Texas Lieutenant Governor – By The Numbers
Dan Patrick (I)   Mike Collier 
Total Money Raised $8,382,588.65 $355,595.82
Total Number of Donations 1,280  2,893
Average Donation Amount $6,548.90 $122.91
Total Expenditures $11,709,273.30 $629,100.13
Total Votes (in Primary) 1,172,830 504,220
Cost Per Vote $9.98 $1.24

The contest for Lt. Governor is sure to be closely watched as we head into November, but not because the race will be close. To say Collier’s chances of beating Patrick are slim is overly generous, as is the case for virtually all statewide Democrats looking to unseat Republicans. The real reason many political insiders will elevate this race is Patrick’s unwillingness to play the usual inside-Austin political games. Rather, Patrick pushes conservative agenda items the Austin lobby would prefer to ignore. A weakened Lt. Governor —  should he win by a narrower margin than other statewide Republicans — might be less willing to give Austin politicos the cold shoulder.

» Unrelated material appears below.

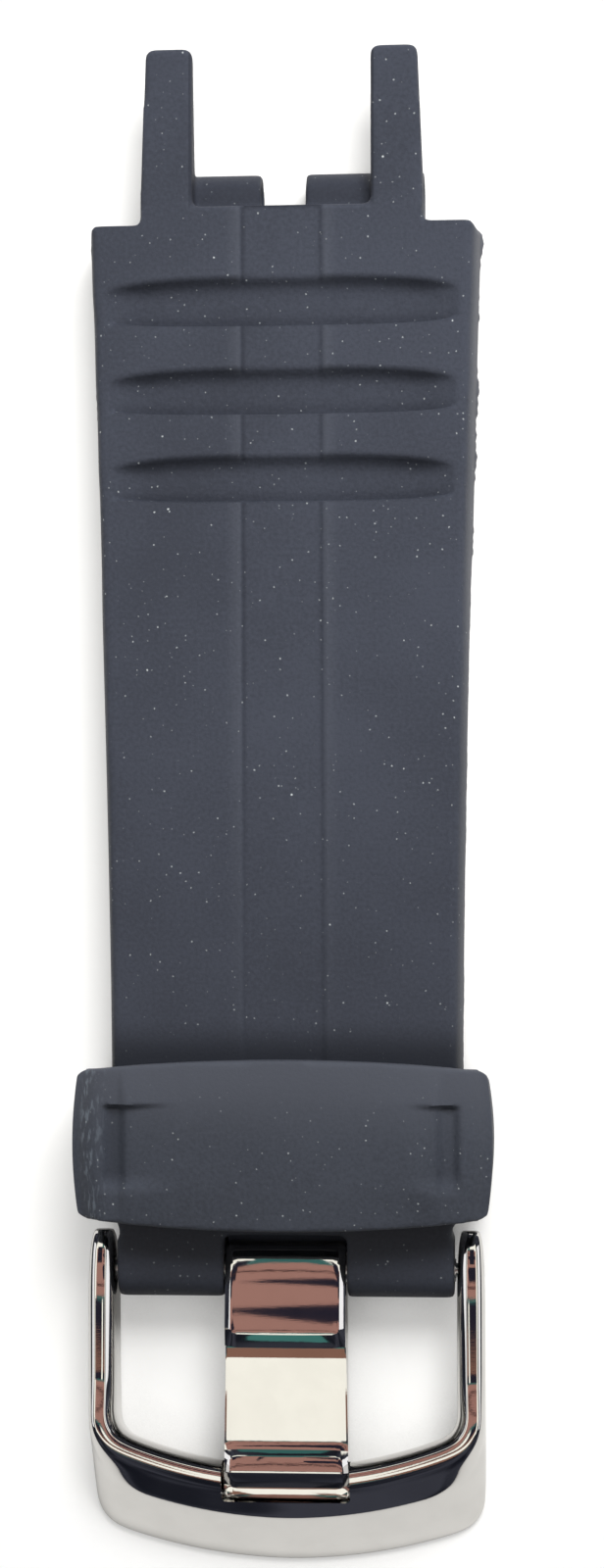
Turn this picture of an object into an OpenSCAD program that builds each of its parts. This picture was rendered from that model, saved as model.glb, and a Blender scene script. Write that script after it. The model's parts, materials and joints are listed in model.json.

Key Takeaways From the Lieutenant Governor Race:

  1. Small Donors in a Big Race.
    While Patrick has raised exponentially more dollars than Collier, Collier landed more than twice the amount of individual donors than Patrick. Additionally, Collier had an impressive 2,522 small-dollar donors – individuals contributing $100 or less to his campaign – compared to Dan Patrick’s 385 small-dollar donors. In this cycle, when no one expects a Texas statewide office to turn from red to blue, this large difference can be explained by only one reason: Given Patrick’s large war chest and all of the major political players lining up behind Patrick, his camp simply didn’t need to put much effort into netting small donors. Still, Collier’s number of individual donations is impressive.
  2. Texas Teachers’ Union Hires Self-Avowed Liberal Consultant.
    During the primaries, a “block vote” effort was attempted by Texas American Federation of Teachers (AFT) to convince everyday classroom teachers to oppose conservative candidates. Now, that effort has spilled over to the November election. While a majority of classroom teachers reside in conservative, rural areas across the state, their lobby union – who collects “dues” through automatic payroll deductions of public school employees – has spent close to $40,000 contracting with InFocus Campaigns, LLC. In fact, this consulting company, who boasts on their website, “dedicated to service for Democratic, progressive and non-partisan clients,” is Texas AFT’s number one payee for the 2018 cycle. Also noteworthy: Campaign finance records show Texas AFT didn’t just use this liberal company (who will represent anyone other than a conservative) in the lead up to November, but also when they were choosing sides in Republican primaries.
  3. Donating Against One’s Own Interests?
    Collier’s largest contributor, W. Austin Ligon, a venture capitalist out of Austin, donated $30,000. Despite his profession, Ligon donates heavily to Democrat organizations which typically advocate against capitalism, contributing $25,000 to Battleground Texas, and $30,000 to ACTBlue Texas.

Before you go

Who knew the Texas Dental Association (TDA) had so much cash? In December, the Texas Dental Association contributed $50,000 to Patrick. Interestingly, the group had also donated $10,000 to Patrick’s counterpart and political nemesis, Speaker of the Texas House Joe Straus in September, one month before Straus announced he was not seeking re-election. Perhaps the TDA’s generosity with Patrick was an attempt to get back on the powerful politician’s good side.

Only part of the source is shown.